先日、2021年8月よりスタートした認定薬局制度である「地域連携薬局」に関する話題が伝えられた。
【東京都】地域連携薬局500軒突破‐専門は8軒と伸び悩み(薬事日報)
改めて認定薬局制度について簡単に整理すると、新たに2つの認定薬局を2021年8月より都道府県知事が実績に基づいて認定、その実績を鑑みて毎年更新することとなっている。其の2つの認定薬局とは、がん等を専門とする「専門医療機関連携薬局」と地域包括ケアシステムの基幹として期待される「地域連携薬局」。
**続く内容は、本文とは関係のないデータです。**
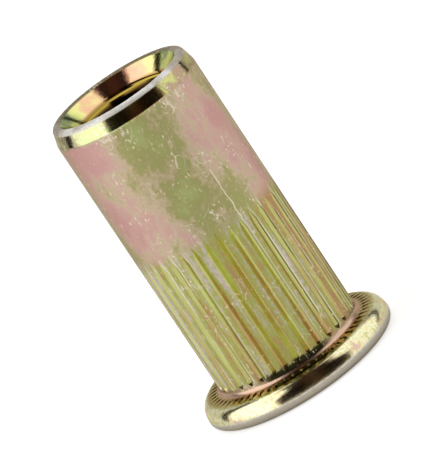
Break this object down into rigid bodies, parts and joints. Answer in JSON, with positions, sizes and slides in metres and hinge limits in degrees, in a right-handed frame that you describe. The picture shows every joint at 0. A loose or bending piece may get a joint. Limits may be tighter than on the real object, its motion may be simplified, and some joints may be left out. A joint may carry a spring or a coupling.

専門医療機関連携薬局については、「がん」とひらがな表記であることがポイントの一つ。がんそのものだけではなく、がんに関連する症状等も含めてという意味だ。イメージとしては、地域がん診療連携拠点病院や大学病院等といった大規模病院の門前薬局や敷地内薬局など。一方で地域連携薬局とは、日常生活圏でもある中学校区に1~2軒の設置をイメージした、かかりつけ薬局の基幹ともいえるもの、だった。
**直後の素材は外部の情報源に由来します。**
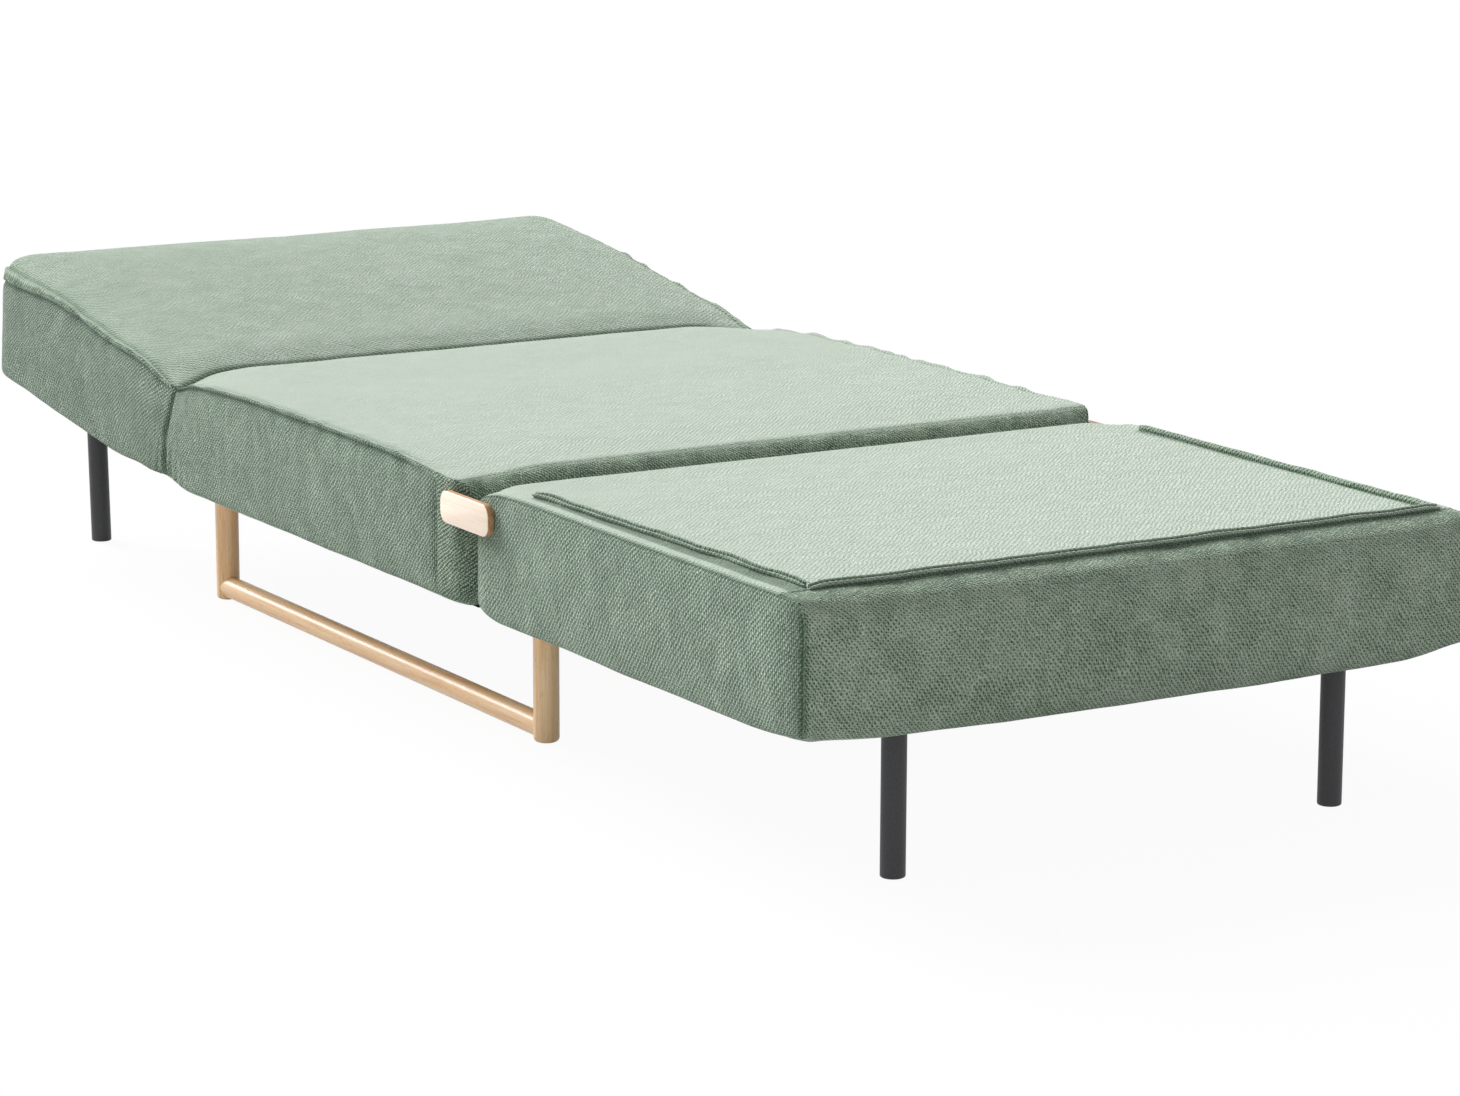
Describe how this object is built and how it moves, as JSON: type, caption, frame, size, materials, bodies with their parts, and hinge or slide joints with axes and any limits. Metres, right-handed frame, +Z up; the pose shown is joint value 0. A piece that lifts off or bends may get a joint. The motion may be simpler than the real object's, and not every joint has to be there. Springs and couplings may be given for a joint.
{
  "type": "convertible chair bed",
  "caption": "Single chair bed lying open: hinged backrest, seat on wooden runners, and a fold-out section that flips over on side link plates.",
  "frame": {"origin": "on the floor, midway across the bed's width and midway along its open length", "axes": "+X across the bed to the left of someone sitting on it, +Y along the bed from the foot end to the head end, +Z up from the floor"},
  "size_m": [0.822, 1.9568, 0.3628],
  "materials": {
    "upholstery_fabric": "sage chunky woven upholstery fabric",
    "base_cloth": "black spun dust cloth",
    "foam": "cream polyurethane foam",
    "pale_beech": "clear-coated pale beech plywood",
    "beech": "clear-lacquered solid beech dowel",
    "frame_wood": "sawn and planed softwood",
    "charcoal_steel": "satin charcoal powder coat",
    "zinc_steel": "bright zinc-plated steel",
    "nylon": "natural nylon"
  },
  "bodies": {
    "seat": {"bearer_bolts": "zinc_steel", "bearer_left": "frame_wood", "bearer_right": "frame_wood", "fold_wedge_foam": "foam", "front_cross_bar": "frame_wood", "front_post_left": "beech", "front_post_right": "beech", "rear_cross_bar": "frame_wood", "rear_post_left": "beech", "rear_post_right": "beech", "recline_pins": "zinc_steel", "recline_ratchet_discs": "zinc_steel", "recline_seat_arm_left": "zinc_steel", "recline_seat_arm_right": "zinc_steel", "runner_rail_left": "beech", "runner_rail_right": "beech", "seat_base_cloth": "base_cloth", "seat_cover": "upholstery_fabric", "seat_foam": "foam", "seat_front_rail": "frame_wood", "seat_link_brackets": "zinc_steel", "seat_link_bushes": "nylon", "seat_rear_rail": "frame_wood", "seat_side_rail_left": "frame_wood", "seat_side_rail_right": "frame_wood", "seat_slats": "frame_wood"},
    "backrest": {"back_cover": "upholstery_fabric", "back_foam": "foam", "back_fold_rail": "frame_wood", "back_head_rail": "frame_wood", "back_rear_panel": "upholstery_fabric", "back_side_rail_left": "frame_wood", "back_side_rail_right": "frame_wood", "back_slats": "frame_wood", "head_leg_left": "charcoal_steel", "head_leg_right": "charcoal_steel", "recline_back_arm_left": "zinc_steel", "recline_back_arm_right": "zinc_steel", "recline_housings": "zinc_steel"},
    "link_plates": {"link_clips": "zinc_steel", "link_pins": "zinc_steel", "link_plate_left": "pale_beech", "link_plate_right": "pale_beech"},
    "fold_out": {"fold_out_cover": "upholstery_fabric", "fold_out_deck": "frame_wood", "fold_out_front_rail": "frame_wood", "fold_out_leg_blocks": "frame_wood", "fold_out_leg_sockets": "zinc_steel", "fold_out_link_brackets": "zinc_steel", "fold_out_link_bushes": "nylon", "fold_out_rear_rail": "frame_wood", "fold_out_side_rail_left": "frame_wood", "fold_out_side_rail_right": "frame_wood", "fold_out_top_foam": "foam", "fold_out_under_foam": "foam", "fold_out_under_panel": "upholstery_fabric", "fold_out_welt": "upholstery_fabric"},
    "front_leg_left": {"front_leg_left": "charcoal_steel"},
    "front_leg_right": {"front_leg_right": "charcoal_steel"}
  },
  "joints": [
    {"name": "recline", "type": "hinge", "parent": "seat", "child": "backrest", "pos_m": [0, 0.45358, 0.2285], "axis": [1, 0, 0], "range_deg": [0, 70], "deforming": ["fold_wedge_foam"]},
    {"name": "link_swing", "type": "hinge", "parent": "seat", "child": "link_plates", "pos_m": [0, -0.28617, 0.263], "axis": [-1, 0, 0], "range_deg": [0, 90]},
    {"name": "fold_over", "type": "hinge", "parent": "link_plates", "child": "fold_out", "pos_m": [0, -0.36267, 0.263], "axis": [-1, 0, 0], "range_deg": [0, 90]},
    {"name": "front_leg_left_release", "type": "slide", "parent": "fold_out", "child": "front_leg_left", "axis": [0, 0, -1], "range_m": [0, 0.06]},
    {"name": "front_leg_right_release", "type": "slide", "parent": "fold_out", "child": "front_leg_right", "axis": [0, 0, -1], "range_m": [0, 0.06]}
  ]
}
地域包括ケアシステムは全国に約1万ある中学校区を範囲をベースに考えられている。そのため、地域連携薬局は地域の基幹薬局とも目され、以下の要件が求められている。基幹病院のフォーミュラリを地域に広げていく「地域フォーミュラリ」の基幹ともなりうることが期待されていると考える(参照:フォーミュラリの推進と評価の可能性、患者にとっての「最善」であること)。
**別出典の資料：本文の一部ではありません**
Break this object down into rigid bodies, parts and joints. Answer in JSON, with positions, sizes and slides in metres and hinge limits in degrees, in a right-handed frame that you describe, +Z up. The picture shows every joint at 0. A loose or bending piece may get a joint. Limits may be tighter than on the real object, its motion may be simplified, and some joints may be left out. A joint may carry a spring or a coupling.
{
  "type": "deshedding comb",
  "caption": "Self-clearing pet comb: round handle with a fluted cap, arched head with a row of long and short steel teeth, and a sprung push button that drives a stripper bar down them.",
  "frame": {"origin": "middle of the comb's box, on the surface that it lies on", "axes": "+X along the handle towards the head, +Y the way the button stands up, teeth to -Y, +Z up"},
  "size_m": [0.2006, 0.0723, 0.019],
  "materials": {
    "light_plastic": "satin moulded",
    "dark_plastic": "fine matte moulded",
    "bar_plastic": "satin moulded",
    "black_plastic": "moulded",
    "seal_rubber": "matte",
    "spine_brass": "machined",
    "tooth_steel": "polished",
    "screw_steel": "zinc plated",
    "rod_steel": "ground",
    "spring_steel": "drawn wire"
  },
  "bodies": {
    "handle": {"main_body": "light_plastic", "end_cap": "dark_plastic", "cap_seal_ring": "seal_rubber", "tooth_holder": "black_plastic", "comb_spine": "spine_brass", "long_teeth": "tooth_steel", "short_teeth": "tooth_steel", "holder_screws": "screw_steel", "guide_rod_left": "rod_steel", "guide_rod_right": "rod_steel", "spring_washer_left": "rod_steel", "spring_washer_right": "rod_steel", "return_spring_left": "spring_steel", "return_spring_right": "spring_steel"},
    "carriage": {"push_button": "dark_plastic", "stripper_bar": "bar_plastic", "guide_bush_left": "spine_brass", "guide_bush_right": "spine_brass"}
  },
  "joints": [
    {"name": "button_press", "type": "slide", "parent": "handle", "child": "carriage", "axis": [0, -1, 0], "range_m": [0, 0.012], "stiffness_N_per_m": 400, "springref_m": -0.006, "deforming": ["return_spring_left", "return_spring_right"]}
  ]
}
その基幹薬局ともいえる地域連携薬局について、東京都で500軒を超えたとの報道。全国では地域連携薬局は2,434軒・専門医療機関連携薬局は99軒となっている(認定薬局の件数・令和4年3月31日時点、厚生労働省)。なお、私はとある大学病院の近くに住んでいるが、同一チェーンの門前薬局である2店舗が地域連携薬局の認定を受けている。実績を見たわけではないが、まずは量を拡充して、ある程度整って来たら、質を高めるべく要求水準を高めていく。「はしご外し」とも言われることもあるが、質の高い医療サービスを整備していく上では必要な取り組みで、量質転化の法則の実践。令和4年度診療報酬改定では、地域包括ケア病棟入院料がまさに量質転化の真っただ中にある。要件を満たしたらといって安心するのではなく、常に成長と本来の期待されている役割に忠実であることが大事なことを教えてくれている。地域連携薬局も競い合い、質を高め合うようになって欲しいと願う。改めて、患者のための薬局ビジョンを見つめ、今後の在り方を確認しておきたい(参照:改めて読み返し、基本姿勢に立ち返るための「患者のための薬局ビジョン」)。